La Trobe had begun his colonial career in the West Indies in 1837. Within two years he was appointed superintendent of the Port Phillip District, then under the jurisdiction of the Governor of NSW, George Gipps. In 1850, Victoria became a colony and La Trobe was appointed its lieutenant-governor. He was not trained as an administrator and what skills he possessed were strained to the limit when gold was discovered a year later and the quiet backwater changed into an anarchic gold rush town virtually over night. It was an astonishing transformation: Melbourne had a population of 2,000 when La Trobe took up his post in 1839 and was the world’s richest city with 76,560 residents when he resigned in 1854. The son of a Moravian missionary, La Trobe was a social visionary who believed in the transformative power of education.
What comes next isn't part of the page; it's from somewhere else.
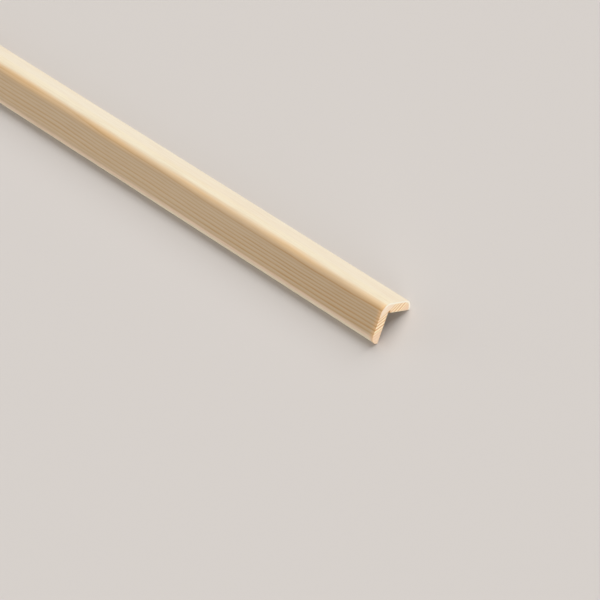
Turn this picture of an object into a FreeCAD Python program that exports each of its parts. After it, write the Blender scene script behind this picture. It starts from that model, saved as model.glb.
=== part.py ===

In 1853 he set out, with Redmond Barry, to found a university and a free public library in the infant colony. He established the Botanic Gardens in 1854 and provided key support for other cultural projects such as the Mechanics’ Institute, the Melbourne Philharmonic Society and the Philosophical Society.

La Trobe’s patronage ensured that other commissions followed andWoolner made likenesses of Admiral Philip Parker King, Captain Cole, Governor-General Sir Charles Fitzroy, James Martin, William and James Macarthur and William Wentworth among others. Woolner repaid the debt to Dr Howitt with portraits of him and his wife, as well as Miss Edith Howitt and Charley Howitt, their children. In fact Woolner’s closeness to the family was such that he became engaged to Edith. However, the engagement broke down and Woolner left for England in July 1854, intending to return only if a promised commission for a full length statue of William Wentworth proceeded.

In all Woolner sculpted 24 portrait medallions during his two year stay in Australia, a sustained creative effort that has ensured his place in Australian history. But there is a postscript. In 1854 Woolner had met with Henry Parkes. The two maintained a correspondence and Parkes visited the artist in Britain in 1861 and 1882. Parkes assisted Woolner in securing the 1874 commission for the monumental bronze statue of James Cook that was erected in Hyde Park, Sydney as well as bids for other commissions of Sir James Martin and Sir Charles Cowper which never eventuated.